TASK DETAILS: Start at the line containing "frame, ring, rotor", stop at the line containing "for node in", and set down every line in that stretch exactly as written, and nothing else.

begin

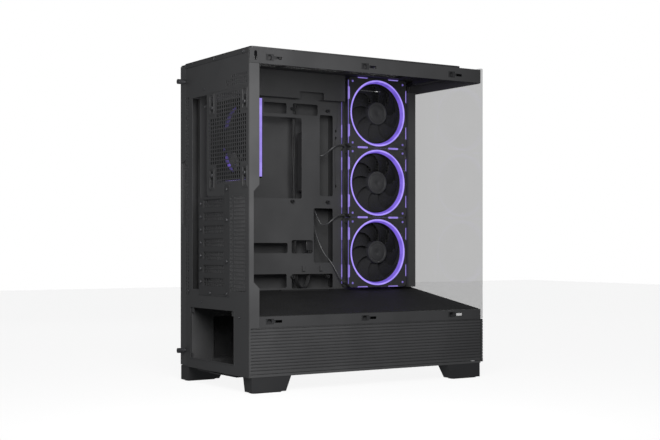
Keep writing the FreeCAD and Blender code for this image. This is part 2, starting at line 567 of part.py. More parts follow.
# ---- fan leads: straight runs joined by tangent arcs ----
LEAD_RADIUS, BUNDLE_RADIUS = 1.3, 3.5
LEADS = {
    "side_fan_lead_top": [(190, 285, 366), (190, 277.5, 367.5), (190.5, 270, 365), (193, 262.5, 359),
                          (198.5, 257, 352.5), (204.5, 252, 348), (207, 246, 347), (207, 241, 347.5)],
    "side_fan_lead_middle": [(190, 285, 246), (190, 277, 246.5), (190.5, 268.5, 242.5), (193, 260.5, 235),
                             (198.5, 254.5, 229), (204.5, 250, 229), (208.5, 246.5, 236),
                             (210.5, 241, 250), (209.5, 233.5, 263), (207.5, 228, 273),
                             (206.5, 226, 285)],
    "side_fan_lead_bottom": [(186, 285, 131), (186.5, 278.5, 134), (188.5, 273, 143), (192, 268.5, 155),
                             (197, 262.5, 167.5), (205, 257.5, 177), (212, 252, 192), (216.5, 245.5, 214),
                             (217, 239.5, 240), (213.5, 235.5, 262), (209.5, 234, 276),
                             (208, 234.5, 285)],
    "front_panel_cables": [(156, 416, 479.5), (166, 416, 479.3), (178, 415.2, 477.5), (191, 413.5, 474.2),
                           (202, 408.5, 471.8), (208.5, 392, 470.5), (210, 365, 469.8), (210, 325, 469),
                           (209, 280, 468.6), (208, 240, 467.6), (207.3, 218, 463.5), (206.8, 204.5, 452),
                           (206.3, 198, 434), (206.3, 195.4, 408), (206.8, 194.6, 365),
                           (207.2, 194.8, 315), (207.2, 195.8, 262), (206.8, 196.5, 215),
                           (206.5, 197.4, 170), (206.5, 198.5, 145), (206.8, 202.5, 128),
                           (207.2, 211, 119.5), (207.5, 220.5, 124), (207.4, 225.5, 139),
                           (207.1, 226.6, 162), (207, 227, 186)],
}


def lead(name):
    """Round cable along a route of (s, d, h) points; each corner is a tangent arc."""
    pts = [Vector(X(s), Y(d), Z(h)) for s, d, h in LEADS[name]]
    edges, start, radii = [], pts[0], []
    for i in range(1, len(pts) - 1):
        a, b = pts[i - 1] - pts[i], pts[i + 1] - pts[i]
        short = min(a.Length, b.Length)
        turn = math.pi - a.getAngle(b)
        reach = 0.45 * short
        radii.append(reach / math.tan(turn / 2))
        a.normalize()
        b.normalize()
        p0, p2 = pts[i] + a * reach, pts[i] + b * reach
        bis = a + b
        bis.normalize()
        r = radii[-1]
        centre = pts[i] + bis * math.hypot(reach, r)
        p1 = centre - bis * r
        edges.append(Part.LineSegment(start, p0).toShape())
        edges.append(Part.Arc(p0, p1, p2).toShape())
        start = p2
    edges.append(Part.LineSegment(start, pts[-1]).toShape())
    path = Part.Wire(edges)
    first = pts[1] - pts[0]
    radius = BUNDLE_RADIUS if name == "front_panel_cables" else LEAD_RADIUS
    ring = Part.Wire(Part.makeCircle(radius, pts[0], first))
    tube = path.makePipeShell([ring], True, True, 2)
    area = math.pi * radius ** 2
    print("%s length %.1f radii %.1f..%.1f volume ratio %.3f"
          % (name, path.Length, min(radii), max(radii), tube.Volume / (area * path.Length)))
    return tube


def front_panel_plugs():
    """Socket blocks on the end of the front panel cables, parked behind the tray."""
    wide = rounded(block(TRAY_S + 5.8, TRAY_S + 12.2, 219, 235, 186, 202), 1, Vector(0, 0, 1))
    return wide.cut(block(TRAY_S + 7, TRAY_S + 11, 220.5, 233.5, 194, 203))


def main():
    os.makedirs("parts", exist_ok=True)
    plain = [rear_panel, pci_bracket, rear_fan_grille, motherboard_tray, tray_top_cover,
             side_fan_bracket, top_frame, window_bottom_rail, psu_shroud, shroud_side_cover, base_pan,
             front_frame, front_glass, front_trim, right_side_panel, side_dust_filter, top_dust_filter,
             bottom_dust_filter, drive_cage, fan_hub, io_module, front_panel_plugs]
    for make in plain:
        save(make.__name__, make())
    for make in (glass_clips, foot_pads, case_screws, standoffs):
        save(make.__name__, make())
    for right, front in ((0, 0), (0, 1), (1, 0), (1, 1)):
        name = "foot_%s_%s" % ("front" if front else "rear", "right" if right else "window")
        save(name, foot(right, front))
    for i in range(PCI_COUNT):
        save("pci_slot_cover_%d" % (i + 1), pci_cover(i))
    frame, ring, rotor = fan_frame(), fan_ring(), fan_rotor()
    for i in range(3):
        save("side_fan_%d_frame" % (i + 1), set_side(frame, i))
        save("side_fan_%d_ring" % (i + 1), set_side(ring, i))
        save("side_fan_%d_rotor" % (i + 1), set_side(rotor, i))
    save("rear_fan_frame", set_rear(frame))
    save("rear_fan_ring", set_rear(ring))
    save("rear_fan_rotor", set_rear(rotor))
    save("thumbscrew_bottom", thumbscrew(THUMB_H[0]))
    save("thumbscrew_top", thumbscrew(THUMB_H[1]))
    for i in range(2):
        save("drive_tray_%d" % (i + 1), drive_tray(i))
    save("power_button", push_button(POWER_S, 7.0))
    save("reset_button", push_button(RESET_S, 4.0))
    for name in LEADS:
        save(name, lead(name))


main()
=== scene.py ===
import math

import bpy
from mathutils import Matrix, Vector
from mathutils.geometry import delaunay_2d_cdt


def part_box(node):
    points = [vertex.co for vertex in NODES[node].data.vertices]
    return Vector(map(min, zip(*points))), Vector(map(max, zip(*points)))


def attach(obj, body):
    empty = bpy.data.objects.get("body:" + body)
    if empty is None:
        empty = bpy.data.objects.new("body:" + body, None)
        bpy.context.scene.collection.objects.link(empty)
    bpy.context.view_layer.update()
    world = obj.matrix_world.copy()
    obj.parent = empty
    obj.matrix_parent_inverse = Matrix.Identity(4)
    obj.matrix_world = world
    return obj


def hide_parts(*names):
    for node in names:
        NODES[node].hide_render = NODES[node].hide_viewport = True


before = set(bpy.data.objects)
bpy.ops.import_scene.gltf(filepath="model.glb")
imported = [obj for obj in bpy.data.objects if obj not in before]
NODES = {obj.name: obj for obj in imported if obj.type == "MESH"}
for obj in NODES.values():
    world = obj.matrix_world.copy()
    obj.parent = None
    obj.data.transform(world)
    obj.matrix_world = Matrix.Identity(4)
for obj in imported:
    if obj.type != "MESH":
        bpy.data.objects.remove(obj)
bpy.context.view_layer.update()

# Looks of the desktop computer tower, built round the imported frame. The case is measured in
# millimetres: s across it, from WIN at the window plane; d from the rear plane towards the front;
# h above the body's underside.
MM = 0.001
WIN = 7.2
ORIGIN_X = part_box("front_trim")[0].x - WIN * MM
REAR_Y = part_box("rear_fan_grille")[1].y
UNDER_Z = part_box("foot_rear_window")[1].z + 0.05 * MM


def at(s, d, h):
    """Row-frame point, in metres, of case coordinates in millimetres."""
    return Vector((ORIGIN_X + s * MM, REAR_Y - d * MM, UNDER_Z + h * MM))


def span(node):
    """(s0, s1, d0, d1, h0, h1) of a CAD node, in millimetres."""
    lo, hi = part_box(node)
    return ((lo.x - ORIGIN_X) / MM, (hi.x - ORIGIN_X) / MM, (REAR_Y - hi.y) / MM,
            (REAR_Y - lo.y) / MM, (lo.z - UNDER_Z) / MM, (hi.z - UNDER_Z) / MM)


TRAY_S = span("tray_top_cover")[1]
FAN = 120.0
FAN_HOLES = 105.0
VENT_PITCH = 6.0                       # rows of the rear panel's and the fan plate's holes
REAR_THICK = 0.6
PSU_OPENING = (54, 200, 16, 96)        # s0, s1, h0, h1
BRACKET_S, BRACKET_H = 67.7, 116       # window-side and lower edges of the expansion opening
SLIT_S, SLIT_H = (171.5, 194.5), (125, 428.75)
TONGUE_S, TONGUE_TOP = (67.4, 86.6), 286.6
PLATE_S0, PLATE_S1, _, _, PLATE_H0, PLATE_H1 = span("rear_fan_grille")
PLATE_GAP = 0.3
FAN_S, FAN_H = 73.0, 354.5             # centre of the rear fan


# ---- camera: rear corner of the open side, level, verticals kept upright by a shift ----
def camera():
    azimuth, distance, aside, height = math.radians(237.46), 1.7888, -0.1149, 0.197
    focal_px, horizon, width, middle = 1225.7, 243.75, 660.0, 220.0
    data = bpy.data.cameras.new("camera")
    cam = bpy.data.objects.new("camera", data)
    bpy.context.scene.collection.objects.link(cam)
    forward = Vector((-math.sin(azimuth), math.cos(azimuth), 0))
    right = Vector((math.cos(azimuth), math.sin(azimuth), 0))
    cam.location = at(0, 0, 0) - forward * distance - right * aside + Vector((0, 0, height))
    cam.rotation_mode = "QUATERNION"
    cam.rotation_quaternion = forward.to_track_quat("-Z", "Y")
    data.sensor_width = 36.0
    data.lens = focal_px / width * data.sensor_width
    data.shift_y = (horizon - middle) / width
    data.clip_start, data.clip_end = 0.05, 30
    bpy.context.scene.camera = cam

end

SOLVED PROBLEM:
    frame, ring, rotor = fan_frame(), fan_ring(), fan_rotor()
    for i in range(3):
        save("side_fan_%d_frame" % (i + 1), set_side(frame, i))
        save("side_fan_%d_ring" % (i + 1), set_side(ring, i))
        save("side_fan_%d_rotor" % (i + 1), set_side(rotor, i))
    save("rear_fan_frame", set_rear(frame))
    save("rear_fan_ring", set_rear(ring))
    save("rear_fan_rotor", set_rear(rotor))
    save("thumbscrew_bottom", thumbscrew(THUMB_H[0]))
    save("thumbscrew_top", thumbscrew(THUMB_H[1]))
    for i in range(2):
        save("drive_tray_%d" % (i + 1), drive_tray(i))
    save("power_button", push_button(POWER_S, 7.0))
    save("reset_button", push_button(RESET_S, 4.0))
    for name in LEADS:
        save(name, lead(name))


main()
=== scene.py ===
import math

import bpy
from mathutils import Matrix, Vector
from mathutils.geometry import delaunay_2d_cdt


def part_box(node):
    points = [vertex.co for vertex in NODES[node].data.vertices]
    return Vector(map(min, zip(*points))), Vector(map(max, zip(*points)))


def attach(obj, body):
    empty = bpy.data.objects.get("body:" + body)
    if empty is None:
        empty = bpy.data.objects.new("body:" + body, None)
        bpy.context.scene.collection.objects.link(empty)
    bpy.context.view_layer.update()
    world = obj.matrix_world.copy()
    obj.parent = empty
    obj.matrix_parent_inverse = Matrix.Identity(4)
    obj.matrix_world = world
    return obj


def hide_parts(*names):
    for node in names:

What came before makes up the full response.